While Season 3 had already been written and filmed when Palazzolo died from heat stroke while hiking in Australia, it had not been edited. It stayed that way until Monheit realized finishing the project could prove beneficial to everyone involved — including EP and star Fernanda Espindola and even Palazzolo’s father.

“There was a moment in my life in 2023 where I was just sort of feeling creatively stuck. When Matt had passed, they had made an effort to get it done, but it was a little bit overwhelming for somebody to come in and take it,” Monheit told TheWrap. “They had actually filmed about 99.9% of it, so it was all sort of ready in footage form, it was files on a hard drive and organized really nicely. They just hadn’t kind of gotten there.”
“A friend of mine had taken me to lunch and was sort of asking me, you know, ‘What do you need? What do you want?’ And I was like, ‘I think I just need to get a new challenge. I need to change something in my life.’ He helped me sort of remember that, ‘Oh, what about your friend’s show ‘Bloomers?’” he continued. “It had been really painful for me and his passing was very quick, so I didn’t know if I could do that. But I called up Fernanda and she gave me the hard drives. I opened up the first scene and it was a beautifully cinematic frame of Matt and I just sort knew at that moment, I need to do this; this is not as scary as I thought it was going to be.”

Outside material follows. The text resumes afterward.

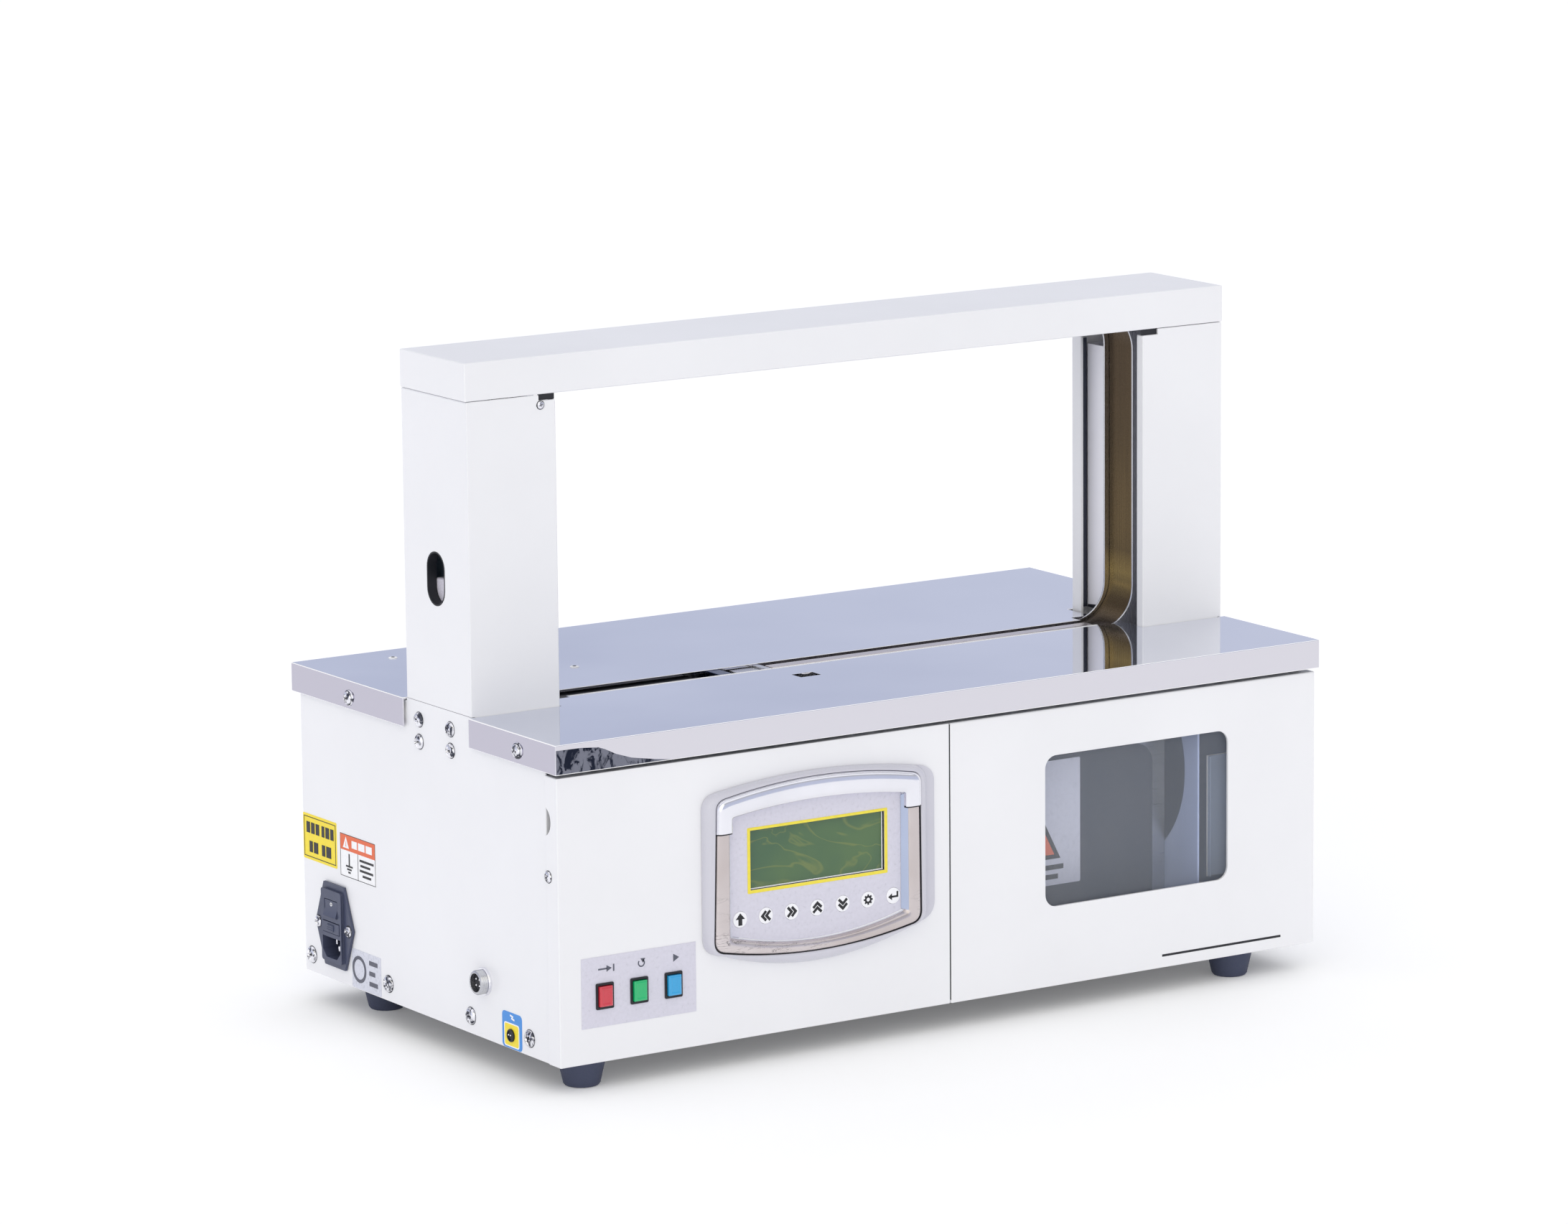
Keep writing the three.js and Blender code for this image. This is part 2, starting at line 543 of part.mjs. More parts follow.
// Window door on a piano hinge at its right edge
function door() {
  const g = assembly();
  const { front, right, sheet } = BODY;
  const x = [SEAM + 0.4, right + 0.8];
  const opening = roundedRectangle(WINDOW.x, WINDOW.z, WINDOW.corner);
  part(g, "window_door", cut(coverPan(x, COVER_DEPTH), prism("y", opening, [0, 12], 5)), FINISH.paint);
  const border = 8;
  const paneOutline = roundedRectangle(
    [WINDOW.x[0] - border, WINDOW.x[1] + border],
    [WINDOW.z[0] - border, WINDOW.z[1] + border],
    WINDOW.corner,
  );
  const back = front + sheet + GAP;
  part(g, "window_pane", prism("y", paneOutline, [back, back + WINDOW.pane], 4), FINISH.pane);

  const { radius, knuckles } = HINGE;
  const height = (HINGE.z[1] - HINGE.z[0]) / knuckles;
  const leafX = [x[1] + GAP, x[1] + GAP + 1];
  const barrels = (wanted) =>
    Array.from({ length: knuckles }, (_, i) => i)
      .filter((i) => i % 2 === wanted)
      .map((i) => [HINGE.z[0] + i * height + 0.2, HINGE.z[0] + (i + 1) * height - 0.2]);
  function leaf(name, wanted, y, material) {
    const reach = [Math.min(y[0], HINGE.y), Math.max(y[1], HINGE.y)];
    const solids = barrels(wanted).map((z) =>
      join(rod("z", HINGE.x, HINGE.y, radius, z, 16), block(leafX, reach, z)));
    const strip = block(leafX, y, HINGE.z);
    const whole = join(strip, ...solids);
    const pin = rod("z", HINGE.x, HINGE.y, 0.9, [HINGE.z[0] + 0.5, HINGE.z[1] - 0.5], 10);
    const bore = rod("z", HINGE.x, HINGE.y, 1.2, [0, 300], 12);
    part(g, name, wanted ? cut(whole, bore) : join(whole, pin), material);
  }
  leaf("hinge_leaf_fixed", 0, [HINGE.y + radius + GAP, HINGE.y + 12], FINISH.brushedSteel);
  leaf("hinge_leaf_door", 1, [HINGE.y - 12, HINGE.y - radius - GAP], FINISH.brushedSteel);
}

// Electrical fittings on the left side and inside
function electrics() {
  const g = assembly();
  const face = BODY.left - GAP;
  const { y, z, waist, ends, height } = INLET;
  const hexagon = polygon(
    [y - ends / 2, z - height / 2], [y + ends / 2, z - height / 2], [y + waist / 2, z],
    [y + ends / 2, z + height / 2], [y - ends / 2, z + height / 2], [y - waist / 2, z],
  );
  const halfWidth = 13;
  const proud = 4;
  const rocker = { y: [y - 9, y + 9], z: [z + 6.4, z + 18.4] };
  const drawer = { y: [y - 11.5, y + 11.5], z: [z - 5, z + 3] };
  const socket = polygon(
    [y - 12, z - 8], [y + 12, z - 8], [y + 12, z - 17.5],
    [y + 7, z - 22.5], [y - 7, z - 22.5], [y - 12, z - 17.5],
  );
  const inlet = cut(
    join(
      prism("x", hexagon, [face - 2, face]),
      block([face - proud, 45], [y - halfWidth, y + halfWidth], [z - 24.6, z + 24.6]),
    ),
    block([-20, 30], rocker.y, rocker.z),
    block([-20, 38], drawer.y, drawer.z),
    prism("x", socket, [-20, face + 17]),
  );
  part(g, "power_inlet", inlet, FINISH.black);

  // The rocker tips about an axis near its face, and its back is a half cylinder round that axis
  const tip = { x: face - proud + 0.5, radius: 5.7 };
  const rockerOutline = new THREE.Shape();
  rockerOutline.moveTo(0, -tip.radius);
  rockerOutline.absarc(0, 0, tip.radius, -Math.PI / 2, Math.PI / 2);
  rockerOutline.lineTo(-0.6, 5.5);
  rockerOutline.lineTo(-0.5, 0);
  rockerOutline.lineTo(-2.4, -5.4);
  rockerOutline.closePath();
  const rockerBody = prism("y", rockerOutline, [rocker.y[0] + 0.5, rocker.y[1] - 0.5], 16);
  part(g, "power_rocker", rockerBody, FINISH.black, tip.x, 0, (rocker.z[0] + rocker.z[1]) / 2);
  const inside = ([low, high], gap = GAP) => [low + gap, high - gap];
  const drawerBody = cut(
    block([face - proud - 0.8, 36], inside(drawer.y), inside(drawer.z)),
    block([0, 34], inside(drawer.y, 2), [drawer.z[0] + 1.5, z + 20]),
  );
  part(g, "fuse_drawer", drawerBody, FINISH.black);

  const across = (radius, span, sides) => rod("x", CONNECTOR.y, CONNECTOR.z, radius, span, sides);
  const plug = cut(
    join(
      across(CONNECTOR.radius, [BODY.left - CONNECTOR.proud, 20], 28),
      across(CONNECTOR.flange, [BODY.left - 1.9, face], 28),
      across(10, [BODY.left + BODY.sheet + GAP, 9], 6),
    ),
    across(CONNECTOR.bore, [-20, 4], 24),
  );
  part(g, "foot_switch_connector", plug, FINISH.brushedSteel);
}

cabinet();
table();
arch();
track();
sealingHead();
feedUnit();
tapeReel();
bay();
controls();
door();
electrics();

const box = new THREE.Box3().setFromObject(machine);
machine.position.set(-(box.min.x + box.max.x) / 2, -(box.min.y + box.max.y) / 2, -box.min.z);

export default machine;
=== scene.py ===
"""Looks of the table-top banding machine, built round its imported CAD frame."""
import json
from math import copysign, cos, hypot, pi, radians, sin

import bmesh
import bpy
from mathutils import Matrix, Vector
from mathutils.geometry import tessellate_polygon

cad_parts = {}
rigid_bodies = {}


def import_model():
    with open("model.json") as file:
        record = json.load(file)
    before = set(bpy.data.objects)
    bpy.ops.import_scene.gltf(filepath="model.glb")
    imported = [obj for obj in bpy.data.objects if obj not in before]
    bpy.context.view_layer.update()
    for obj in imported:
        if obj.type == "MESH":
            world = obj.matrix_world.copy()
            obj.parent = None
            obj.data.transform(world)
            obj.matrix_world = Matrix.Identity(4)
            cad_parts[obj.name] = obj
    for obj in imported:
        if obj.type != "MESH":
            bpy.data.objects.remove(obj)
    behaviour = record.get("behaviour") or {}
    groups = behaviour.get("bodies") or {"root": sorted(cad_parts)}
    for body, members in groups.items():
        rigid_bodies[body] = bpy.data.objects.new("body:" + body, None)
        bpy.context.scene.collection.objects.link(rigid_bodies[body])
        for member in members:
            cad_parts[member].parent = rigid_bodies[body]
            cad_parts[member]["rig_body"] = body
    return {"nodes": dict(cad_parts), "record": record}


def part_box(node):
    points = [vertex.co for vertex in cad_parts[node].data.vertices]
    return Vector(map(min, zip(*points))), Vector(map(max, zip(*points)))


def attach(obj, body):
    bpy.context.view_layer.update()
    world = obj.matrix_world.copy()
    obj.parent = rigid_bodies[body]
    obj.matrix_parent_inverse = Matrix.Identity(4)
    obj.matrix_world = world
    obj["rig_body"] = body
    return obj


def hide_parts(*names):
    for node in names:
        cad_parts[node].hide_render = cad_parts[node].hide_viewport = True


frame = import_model()
bpy.context.view_layer.update()
NODES = frame["nodes"]
MM = 0.001
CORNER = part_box("table_front_plate")[0]  # the table's left end and front edge


def at(x, y, z):
    """The place of a point given in millimetres from the table's left end, its front edge and the floor."""
    return Vector((CORNER.x + x * MM, CORNER.y + y * MM, z * MM))


def new_object(name, data):
    """An object with that data, linked to the scene."""
    o = bpy.data.objects.new(name, data)
    bpy.context.scene.collection.objects.link(o)
    return o


# ---- camera, light and floor
FOCAL_LENGTH, SENSOR_WIDTH = 158.4, 36.0
EYE_PLACE = (-2.5629, -3.9005, 1.1397)
AZIMUTH, TILT, ROLL = radians(-33.10), radians(10.64), radians(-0.53)


def camera():
    """The photo's camera, as fitted to the long straight edges."""
    data = bpy.data.cameras.new("camera")
    data.lens, data.sensor_width = FOCAL_LENGTH, SENSOR_WIDTH
    data.clip_start, data.clip_end = 0.1, 200.0
    eye = new_object("camera", data)
    ahead = Vector((-sin(AZIMUTH) * cos(TILT), cos(AZIMUTH) * cos(TILT), -sin(TILT)))
    level = Vector((cos(AZIMUTH), sin(AZIMUTH), 0))
    above = level.cross(ahead)
    right = cos(ROLL) * level + sin(ROLL) * above
    up = -sin(ROLL) * level + cos(ROLL) * above
    pose = Matrix((right, up, -ahead)).transposed().to_4x4()
    pose.translation = Vector(EYE_PLACE)
    eye.matrix_world = pose
    bpy.context.scene.camera = eye


def sun(name, direction, strength, spread, color=(1, 1, 1)):
    """A broad soft light from that direction, equally strong everywhere."""
    data = bpy.data.lights.new(name, "SUN")
    data.energy, data.angle, data.color = strength, radians(spread), color
    new_object(name, data).rotation_euler = (-Vector(direction)).to_track_quat("-Z", "Y").to_euler()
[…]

“Confronting his images, we just didn’t get a chance to say goodbye and there’s a lot of pain around that, but it just really spoke to me,” Monheit added. “His character Brooke was particularly challenging to edit, because his arc is that he is unhappy living in Los Angeles and he wants to leave. And those scenes were very tough for me because he just was very unhappy. I found those to be very meaningful, because he wanted to have a different life and he felt underutilized — not that he wasn’t appreciated, just that he had a skill set and wanted more for himself. I was feeling that way, too, which is why I wanted to do this, so there’s certainly some heavy, heavy symbolism there.”

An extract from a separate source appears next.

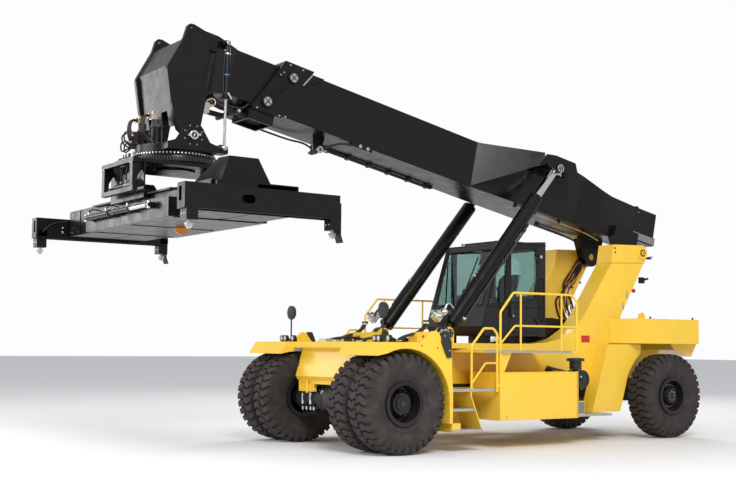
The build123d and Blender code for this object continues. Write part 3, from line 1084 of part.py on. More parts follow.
def build_spreader():
    tubes = block((-TUBE_OUTER, TUBE_OUTER), (-TUBE_HALF, TUBE_HALF), (TUBE_BOTTOM, TUBE_TOP))
    cavities = [
        block((low, high), (-TUBE_HALF - 10, TUBE_HALF + 10), (TUBE_BOTTOM + TUBE_WALL, TUBE_TOP - TUBE_WALL))
        for low, high in ((-TUBE_OUTER + TUBE_WALL, -TUBE_INNER / 2), (TUBE_INNER / 2, TUBE_OUTER - TUBE_WALL))
    ]
    guard = block((-800, 820), (-1600, 1600), (-1395, -1110))
    guard_void = block((-TUBE_OUTER + 5, TUBE_OUTER - 5), (-1700, 1700), (TUBE_BOTTOM + 5, 0))
    plan_low = [(-690, 2000), (224, 2000), (500, 1565), (-690, 1565)]
    plan_high = [(-420, 1995), (58, 1995), (90, 1720), (-420, 1720)]
    sections = [make_face(Polyline([(x, y, z) for x, y in plan], close=True))
                for plan, z in ((plan_low, TUBE_TOP - 1), (plan_high, -490))]
    peak = Part() + loft(sections, ruled=True)
    rod = y_bar(900, (-1398, 1137), -1190, 32)
    brackets = [block((800, 935), (y - 30, y + 30), (-1235, -1145)) for y in (-1300, -200, 1050)]
    rails = [
        block((TUBE_OUTER - 20, RAIL_REACH), (-1500, 1500), (TUBE_TOP - RAIL_PLATE, TUBE_TOP)),
        block((-RAIL_REACH, -TUBE_OUTER + 20), (-1500, 1500), (TUBE_TOP - RAIL_PLATE, TUBE_TOP)),
    ]
    whole = join(tubes, guard - guard_void, rod, *brackets, *rails, *pair(peak))
    for cavity in cavities:
        whole = whole - cavity
    pads = []
    play = BEAM_PLAY - SEAT_GAP
    for x in (-(TUBE_OUTER - TUBE_WALL + TUBE_INNER / 2) / 2, (TUBE_OUTER - TUBE_WALL + TUBE_INNER / 2) / 2):
        for low, high in ((TUBE_BOTTOM + TUBE_WALL - 1, TUBE_BOTTOM + TUBE_WALL + play),
                          (TUBE_TOP - TUBE_WALL - play, TUBE_TOP - TUBE_WALL + 1)):
            mouth = 1 if x > 0 else -1
            near, far = sorted((mouth * (TUBE_HALF - 250), mouth * TUBE_HALF))
            pads.append(block((x - 200, x + 200), (near, far), (low, high)))
    save("spreader_frame", HEAD_AXES * join(whole, *pads))

    save("end_beam_left", HEAD_AXES * end_beam(1))
    save("end_beam_right", HEAD_AXES * mirror(end_beam(-1), about=Plane.XZ))

    for name, x, y in (
        ("front_left", 1, 1), ("rear_left", -1, 1), ("front_right", 1, -1), ("rear_right", -1, -1)
    ):
        spot = Pos(x * LOCK_SPACING_X / 2, y * LOCK_SPACING_Y / 2, 0)
        shaft = bar((0, 0, LOCK_PLANE - 40), (0, 0, END_BOTTOM + 80), LOCK_PIN_RADIUS)
        cone = side_prism([(-50, -35), (50, -35), (50, -60), (18, -112), (-18, -112), (-50, -60)], (-28, 28))
        top = Pos(0, 0, END_BOTTOM + 90) * Cylinder(LOCK_CAP_RADIUS, 25)
        save(f"twistlock_{name}", HEAD_AXES * (spot * join(shaft, Pos(0, 0, LOCK_PLANE) * cone, top)))


build_wheels()
build_axles()
build_frame()
build_fenders()
build_towers()
build_counterweight()
build_side_boxes()
build_tanks()
build_steps()
build_handrails()
build_power_unit()
build_cab()
build_lights_and_mirrors()
build_outer_boom()
build_inner_boom()
build_lift_cylinders()
build_yoke()
build_carriage()
build_spreader()
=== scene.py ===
"""Looks of the reach stacker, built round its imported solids. Metres, +X forward, +Y left, +Z up."""
import json
import math

import bmesh
import bpy
from mathutils import Matrix, Vector


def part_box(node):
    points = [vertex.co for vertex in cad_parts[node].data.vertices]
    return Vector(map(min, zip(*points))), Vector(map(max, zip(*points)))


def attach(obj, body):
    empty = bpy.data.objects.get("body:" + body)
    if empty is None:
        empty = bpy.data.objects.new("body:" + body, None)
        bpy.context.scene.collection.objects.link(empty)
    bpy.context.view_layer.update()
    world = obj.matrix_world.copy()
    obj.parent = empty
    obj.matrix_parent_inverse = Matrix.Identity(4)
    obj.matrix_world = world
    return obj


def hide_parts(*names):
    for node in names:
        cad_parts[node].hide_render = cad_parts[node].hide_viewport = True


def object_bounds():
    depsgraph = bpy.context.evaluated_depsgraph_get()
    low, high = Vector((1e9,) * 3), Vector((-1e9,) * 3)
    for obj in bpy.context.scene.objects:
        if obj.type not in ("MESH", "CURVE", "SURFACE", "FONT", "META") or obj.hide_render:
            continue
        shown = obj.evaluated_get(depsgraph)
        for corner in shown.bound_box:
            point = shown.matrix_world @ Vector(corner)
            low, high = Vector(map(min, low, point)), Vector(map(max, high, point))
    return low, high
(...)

“Bloomers” began in 2011 as a passion project for Palazzolo and his peers in Los Angeles, as Espindola recalled: “Matt and I met in acting class in 2009. Honestly, one day we were working on a scene together and we were discussing some of our frustrations with our careers. This was 2010, 2011, right when web series were having a big surge. And jokingly, we were like, we should just make our own thing, show the industry how to cast us and not just be stereotyped into our ethnicities.”
“I had no idea Matt was a writer, and a brilliant writer at that. A couple of weeks later, he was like, ‘Hey, I wrote something. Do you want to come over and read it with me?’ So we sat at his kitchen table and we read the episodes — he read all the male roles, I read all the female roles,” she added. “We were laughing throughout the six episodes and at the end he was like, ‘Hey, you want to produce this with me?’ And I said, ‘Yeah, absolutely.’”

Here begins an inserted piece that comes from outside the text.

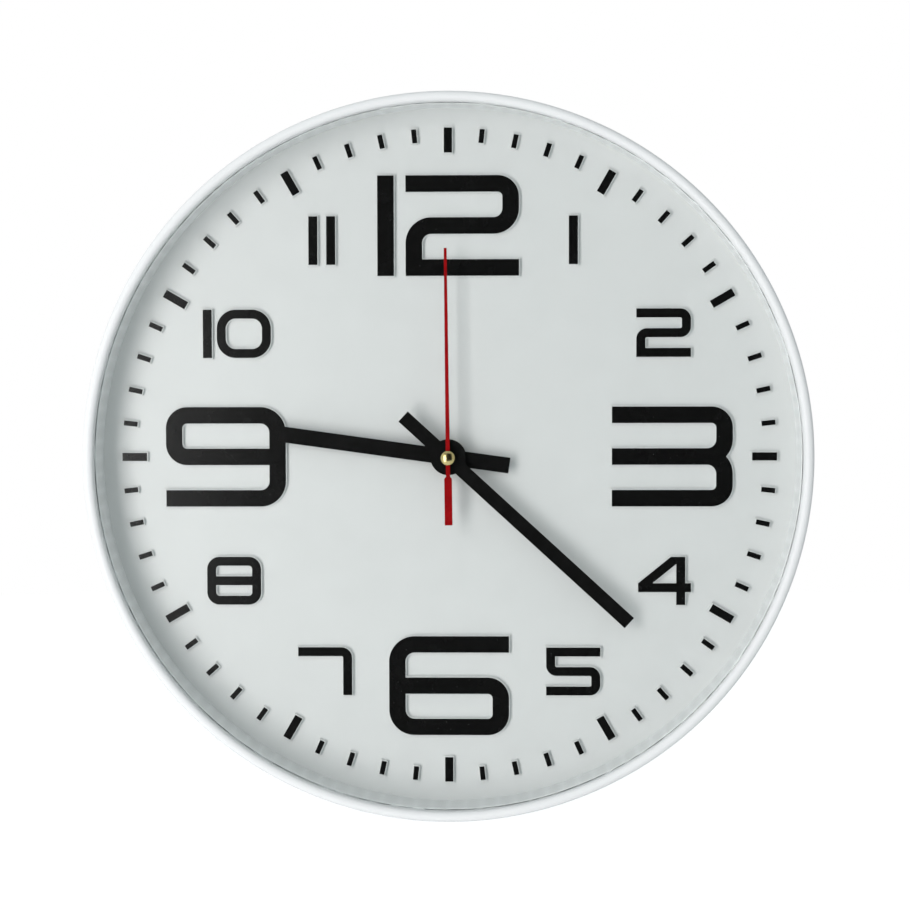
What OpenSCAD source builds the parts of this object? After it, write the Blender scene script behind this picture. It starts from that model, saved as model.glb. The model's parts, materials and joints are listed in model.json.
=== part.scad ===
// Round quartz wall clock with a moulded case, raised numerals and a centre-seconds movement.
// Millimetres. +Z up, the front faces -Y, and the origin is where the clock's axis meets the wall.
// Every piece is drawn lying down: x to the right, y up the dial, z out from the wall to the front.

/* [Case] */
// Diameter of the clock, over the front bead
case_d = 300; // [280:1:340]
// Width of the half-round bead, seen from the front
bead_w = 4.3; // [3.8:0.1:6]
// Height of the bead's straight inner side above the glass
bead_rise = 2.7; // [1.5:0.1:5]
// Thickness of the case wall behind the bead
rim_wall = 2.6; // [2.4:0.1:3]
// How much smaller in radius the case is at the wall than at the bead
rim_draft = 0.8; // [0:0.1:1]
// Number of snap ledges that hold the dial in the case
ledge_count = 8; // [4:1:16]
// Width of one snap ledge, in degrees
ledge_angle = 10; // [4:1:15]
// How far a snap ledge reaches in from the case wall
ledge_depth = 1.2; // [0.6:0.1:2]
// Length of a snap ledge's sloping back
ledge_slope = 3.5; // [2:0.5:8]

/* [Glass] */
// Thickness of the glass
glass_t = 2; // [1.5:0.1:3]
// Space from the numerals to the glass, in which the hands turn
hand_space = 16; // [15.5:0.5:24]

/* [Dial] */
// Thickness of the dial's floor
floor_t = 2.25; // [1.5:0.05:3]
// Thickness of the wall round the dial
dial_wall = 1.7; // [1.2:0.1:2.2]
// Height of the raised figures and marks
boss_h = 1.75; // [0.8:0.05:2.5]
// Thickness of the black foil on the raised figures
foil_t = 0.15; // [0.1:0.05:0.3]
// White edge left round the foil
foil_margin = 0.38; // [0.2:0.02:0.8]
// Thickness of the ribs on the dial's back
rib_t = 1.6; // [1:0.1:3]
// Depth of the ribs on the dial's back
rib_h = 6; // [2:0.5:9]
// Number of radial ribs
rib_count = 8; // [4:4:16]
// Radius of the round rib
rib_ring_r = 84; // [60:1:90]

/* [Large numerals] */
// Width of a large figure
big_w = 50.4; // [40:0.2:54]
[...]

Meanwhile, Monheit shared how he first got involved with the show: “Matt was one of my closest friends. I met him in 2004, 2005, and he had told me that he was doing his own show, sort of to promote himself and his friends and be their own vehicle. At the time, I was kind of working as a composer and trying to put myself out there — and there was no money, it was all self-funded and everything — but let me just get my foot in the door, so I composed the music for the first two seasons.”
It’s now been 10 years since Season 2 first aired, but Monheit and Espindola think their late friend would actually find the beauty in that irony.
“Matt was a lover of absurdist comedy and things that just felt awkward and weird and symbolic, in a way,” Monheit said. “I think he would probably be laughing and loving the fact that this is kind of on the mark — you know, ‘late bloomers’ and the show now took 10 years to finish. I think he would appreciate the symbolism in that.”
“The title ‘Bloomers’ came from a double meaning: they work in an underwear factory, so bloomers from old times; but also that these characters were trying to grow up. I think that played itself so nicely,” Espindola agreed. “It’s ironic, but we had many starts and stops in post-production until Evan came along and was heaven-sent. I think Matt would appreciate that this was the right team to get it finished. All the starts and stops were simply because they were not meant to be, we were supposed to finish this together for him. So I think he’s kind of chuckling wherever he is going, ‘Look what I did for you guys.’”
So now that Season 3 is underway on YouTube, could there ever be a fourth season at some point in the future?
“We wrap Season 3 in a way that kind of wraps it as a series, but also left it open to continuing, because we knew that quite a few of us were getting busy with our careers and wouldn’t be able to keep coming back to do this. So we wanted to give the audience a good feeling at the end, but it’s really hard to think about that without Matt,” Espindola explained. “Is there a story to tell for these characters? Sure. Would we want to do it without Matt? That’s a whole emotional part that I don’t think we discussed or even think about. It’s a scary thought … It would be a tricky thing to do, though not impossible. We would come in with a lot of care, the same love and care we put into finishing this season for Matt.”
But ultimately, Monheit is just happy to have been able to spend some more time with his late friend: “What they were able to accomplish with Season 3 was extraordinary for having almost no budget and resources. I saw pretty quickly that I needed to do it and I needed to heal, I think, too. So it was really important and a special gift for me.”
“Bloomers” Season 3 is currently airing new episodes every Wednesday on Youtube.